Fannie Bolton, a very zealous Adventist, discovers Ellen White hypocritically eating shellfish and beef steaks while talking about being a holy vegetarian.
January 1, 1887
Fannie Bolton's Testimony
7th Day Adventist Church
Registered Dietitian Industry
Anonymous, The Gathering Call, February, 1932, pp. 16-22
"We were very zealous and conscientious believers in the Testimonies and other writings of Mrs. White being given by inspiration of God until one who was very closely associated with her work and in whose integrity we had perfect confidence, told my companion and myself many things connected with that work which showed us it was subject to very much human manipulation, though our informant seemed to be trying to uphold the work as of God. We could not doubt the truth of what we heard, and when later we saw truth in the Bible which these writings contradicted, we had no hesitancy to “maintain the Bible and the Bible only as the standard of all doctrines and the basis of all reforms.”
In 1912, we were in Battle Creek for some weeks. One day while at the home of a friend she called our attention to a lady who was passing and said, “There goes Miss Fannie Bolton. Wouldn’t you like to meet her?” We replied that we should. We had once asked why she had separated from Mrs. White’s work and the answer had been given that she had told some things that she should not have told. We had never before seen Miss Bolton."
When we had opportunity we told her that we would like to have a talk with her regarding her experiences while connected with Mrs. White’s work as one who was of much interest to us was still there and had told us of some things. Miss Bolton said she would meet us that and the following afternoons in a park where we could talk without interruption. The following is a crude report of that interview just as I wrote it with pen and paper as Miss Bolton talked. I could add many items which I heard from her later, but this is all that I ever wrote down just while she told it and I have not changed any of the wording. I am sorry some personal items appear but I do not wish to change it in any way now, and nothing that I heard later discredited anything that is here written.
She [Fannie Bolton] was converted to S. D. Adventism about the year 1885. Was very zealous. Had previously attended Evanston College in Illinois. Experienced in writing essays which girls passed off as their own productions. Thru Elder George B. Starr, who had brot [sic] the “truth” to her she was called to work with Sister White. She was very conscientious in following out all instructions given in the Testimonies and discarded articles of diet condemned by them. It seemed a wonderful thing to her that she should be called upon to help in the work of a prophet of the Lord.

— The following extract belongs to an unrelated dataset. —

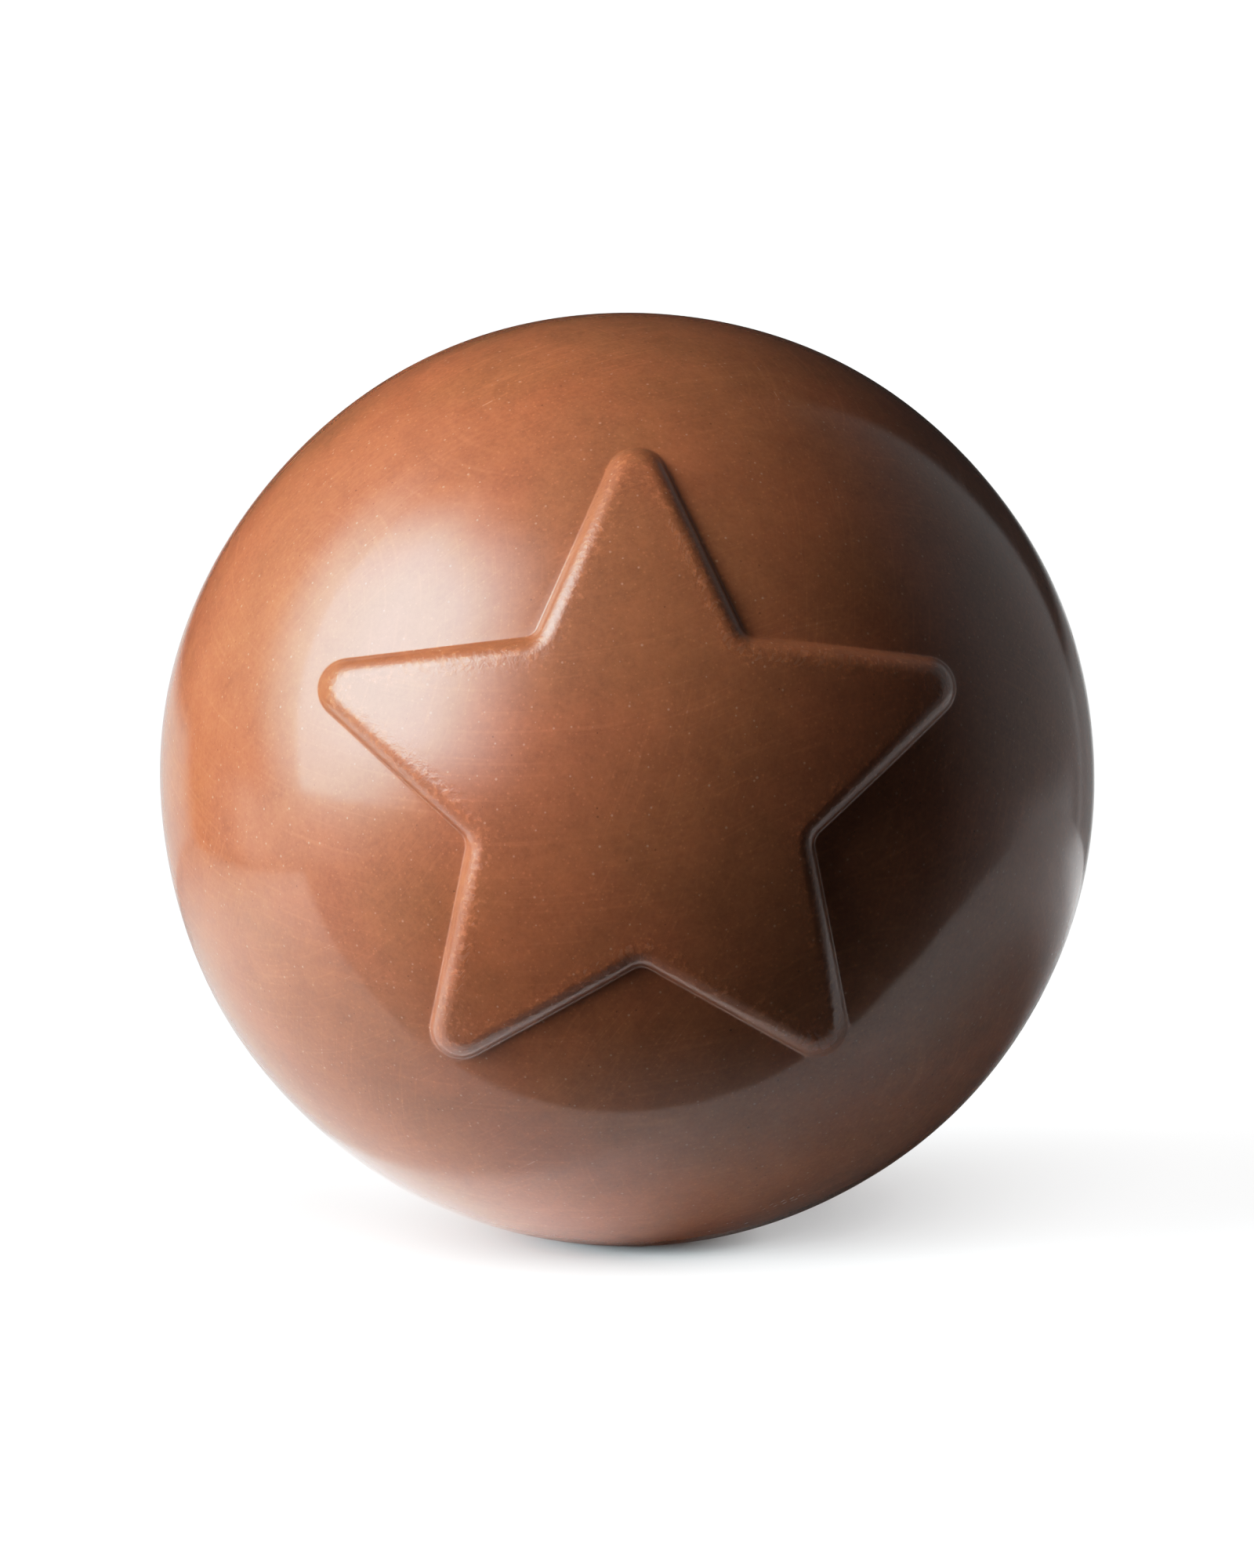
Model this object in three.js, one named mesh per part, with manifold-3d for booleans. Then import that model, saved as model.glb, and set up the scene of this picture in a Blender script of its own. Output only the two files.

Elder Starr went with her to the station in Chicago where she was to meet Sister White and party and go with them to Healdsburg, California. This was about two years after she had become a Sabbath keeper. Elder Starr was anxious to personally conduct her into the presence of Sister White, but she was not readily found. He asked Eld. W. C. White regarding her whereabouts but he simply replied that she was somewhere about in the company. At last, in a corner of an eating room, rather screened off from others, she was found making a breakfast of raw oysters, with vinegar, pepper and salt in evidence before her. Sister Fannie was a young, inexperienced girl, but surprise, horror and bewilderment took possession of her. She was shocked beyond expression and Eld. Starr took her aside as he noted from the expression of her face how she felt and told her she must not let it trouble her that Sister White did this, that she needed such refreshment to fit her for her long, tiresome trip, and that raw oysters are very easily digested. But Sister White from this time seemed like a Sphinx to Sister Bolton. [See Starr’s comments, p. 118]
There was quite a party of them and they occupied a tourist car to themselves. One day she saw Eld. W. C. White enter the car with an open brown paper spread in his hand on which was a piece of bloody thick beefsteak. This looked horrible to her, but it was handed to Miss Sarah McEnterfer who cooked it an an oil stove and it was passed to the company after being cut up. Marion Davis and Fannie Bolton did not eat of it. Most or all of the others did.